» Written problem
Copy out every line exactly as given.

» Data section
⟨

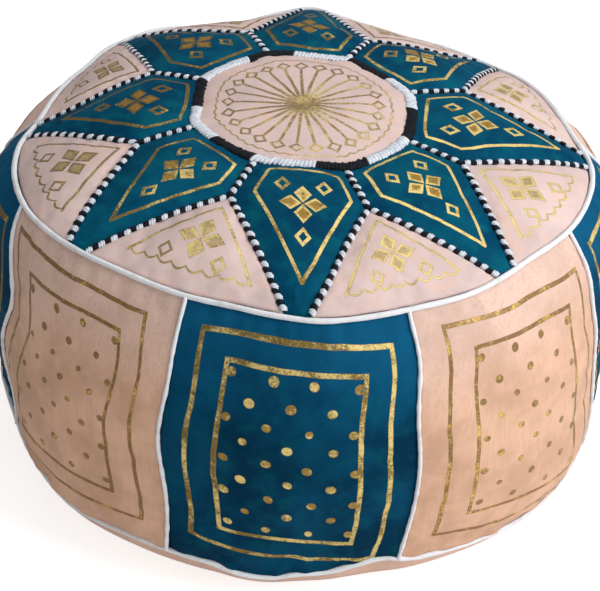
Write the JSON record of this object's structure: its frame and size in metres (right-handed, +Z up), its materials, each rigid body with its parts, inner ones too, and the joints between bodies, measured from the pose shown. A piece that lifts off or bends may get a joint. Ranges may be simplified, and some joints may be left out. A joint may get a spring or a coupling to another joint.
{
  "type": "leather pouf",
  "caption": "Round stuffed leather pouf with a star-patterned top, piped side panels and a zip in the underside.",
  "frame": {"origin": "middle of the base on the floor", "axes": "+Z up through the crown, -Y towards the middle of the front side panel, X along the zip"},
  "size_m": [0.5454, 0.55, 0.307],
  "materials": {
    "blue_leather": "teal blue dyed leather, glazed, with stamped gold tooling",
    "natural_leather": "natural undyed vegetable tanned leather, satin",
    "white_piping": "white leather over a cord",
    "white_lace": "white lacing thread",
    "black_lace": "black lacing thread",
    "zip_tape": "woven brown tape",
    "zip_metal": "worn brass",
    "liner_cloth": "unbleached cotton",
    "stuffing": "packed cotton waste"
  },
  "bodies": {
    "cover": {"medallion": "natural_leather", "star_petal_1": "blue_leather", "star_petal_2": "blue_leather", "star_petal_3": "blue_leather", "star_petal_4": "blue_leather", "star_petal_5": "blue_leather", "star_petal_6": "blue_leather", "star_petal_7": "blue_leather", "star_petal_8": "blue_leather", "rim_triangle_1": "natural_leather", "rim_triangle_2": "natural_leather", "rim_triangle_3": "natural_leather", "rim_triangle_4": "natural_leather", "rim_triangle_5": "natural_leather", "rim_triangle_6": "natural_leather", "rim_triangle_7": "natural_leather", "rim_triangle_8": "natural_leather", "side_panel_1": "blue_leather", "side_panel_2": "natural_leather", "side_panel_3": "blue_leather", "side_panel_4": "natural_leather", "side_panel_5": "blue_leather", "side_panel_6": "natural_leather", "side_panel_7": "blue_leather", "side_panel_8": "natural_leather", "side_panel_9": "blue_leather", "side_panel_10": "natural_leather", "side_welt_1": "white_piping", "side_welt_2": "white_piping", "side_welt_3": "white_piping", "side_welt_4": "white_piping", "side_welt_5": "white_piping", "side_welt_6": "white_piping", "side_welt_7": "white_piping", "side_welt_8": "white_piping", "side_welt_9": "white_piping", "side_welt_10": "white_piping", "top_welt": "white_piping", "bottom_welt": "white_piping", "medallion_lace_white": "white_lace", "medallion_lace_black": "black_lace", "star_lace": "white_lace", "bottom_panel_front": "natural_leather", "bottom_panel_back": "natural_leather", "zip_tape_front": "zip_tape", "zip_tape_back": "zip_tape", "zip_teeth_front": "zip_metal", "zip_teeth_back": "zip_metal", "zip_stops": "zip_metal", "liner_bag": "liner_cloth", "stuffing": "stuffing"},
    "slider": {"zip_slider": "zip_metal"},
    "pull": {"zip_pull": "zip_metal"}
  },
  "joints": [
    {"name": "zip_travel", "type": "slide", "parent": "cover", "child": "slider", "axis": [-1, 0, 0], "range_m": [0, 0.366]},
    {"name": "pull_swing", "type": "hinge", "parent": "slider", "child": "pull", "pos_m": [0.183, 0, 0.0086], "axis": [0, -1, 0], "range_deg": [0, 175]}
  ]
}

⟩

» Worked answer
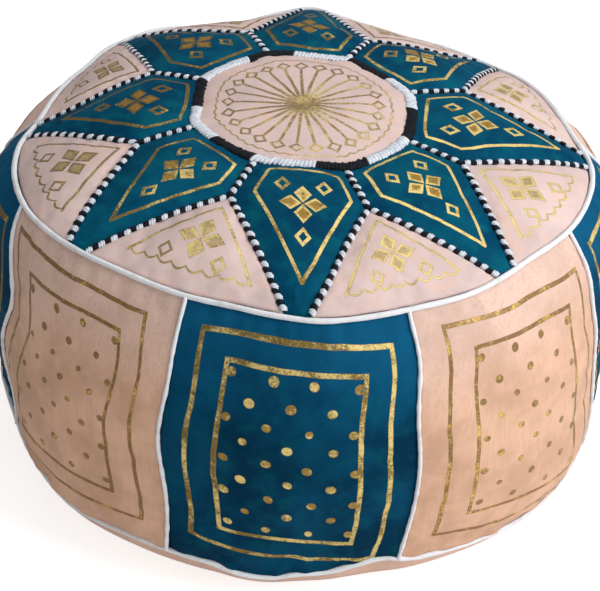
Write the JSON record of this object's structure: its frame and size in metres (right-handed, +Z up), its materials, each rigid body with its parts, inner ones too, and the joints between bodies, measured from the pose shown. A piece that lifts off or bends may get a joint. Ranges may be simplified, and some joints may be left out. A joint may get a spring or a coupling to another joint.
{
  "type": "leather pouf",
  "caption": "Round stuffed leather pouf with a star-patterned top, piped side panels and a zip in the underside.",
  "frame": {"origin": "middle of the base on the floor", "axes": "+Z up through the crown, -Y towards the middle of the front side panel, X along the zip"},
  "size_m": [0.5454, 0.55, 0.307],
  "materials": {
    "blue_leather": "teal blue dyed leather, glazed, with stamped gold tooling",
    "natural_leather": "natural undyed vegetable tanned leather, satin",
    "white_piping": "white leather over a cord",
    "white_lace": "white lacing thread",
    "black_lace": "black lacing thread",
    "zip_tape": "woven brown tape",
    "zip_metal": "worn brass",
    "liner_cloth": "unbleached cotton",
    "stuffing": "packed cotton waste"
  },
  "bodies": {
    "cover": {"medallion": "natural_leather", "star_petal_1": "blue_leather", "star_petal_2": "blue_leather", "star_petal_3": "blue_leather", "star_petal_4": "blue_leather", "star_petal_5": "blue_leather", "star_petal_6": "blue_leather", "star_petal_7": "blue_leather", "star_petal_8": "blue_leather", "rim_triangle_1": "natural_leather", "rim_triangle_2": "natural_leather", "rim_triangle_3": "natural_leather", "rim_triangle_4": "natural_leather", "rim_triangle_5": "natural_leather", "rim_triangle_6": "natural_leather", "rim_triangle_7": "natural_leather", "rim_triangle_8": "natural_leather", "side_panel_1": "blue_leather", "side_panel_2": "natural_leather", "side_panel_3": "blue_leather", "side_panel_4": "natural_leather", "side_panel_5": "blue_leather", "side_panel_6": "natural_leather", "side_panel_7": "blue_leather", "side_panel_8": "natural_leather", "side_panel_9": "blue_leather", "side_panel_10": "natural_leather", "side_welt_1": "white_piping", "side_welt_2": "white_piping", "side_welt_3": "white_piping", "side_welt_4": "white_piping", "side_welt_5": "white_piping", "side_welt_6": "white_piping", "side_welt_7": "white_piping", "side_welt_8": "white_piping", "side_welt_9": "white_piping", "side_welt_10": "white_piping", "top_welt": "white_piping", "bottom_welt": "white_piping", "medallion_lace_white": "white_lace", "medallion_lace_black": "black_lace", "star_lace": "white_lace", "bottom_panel_front": "natural_leather", "bottom_panel_back": "natural_leather", "zip_tape_front": "zip_tape", "zip_tape_back": "zip_tape", "zip_teeth_front": "zip_metal", "zip_teeth_back": "zip_metal", "zip_stops": "zip_metal", "liner_bag": "liner_cloth", "stuffing": "stuffing"},
    "slider": {"zip_slider": "zip_metal"},
    "pull": {"zip_pull": "zip_metal"}
  },
  "joints": [
    {"name": "zip_travel", "type": "slide", "parent": "cover", "child": "slider", "axis": [-1, 0, 0], "range_m": [0, 0.366]},
    {"name": "pull_swing", "type": "hinge", "parent": "slider", "child": "pull", "pos_m": [0.183, 0, 0.0086], "axis": [0, -1, 0], "range_deg": [0, 175]}
  ]
}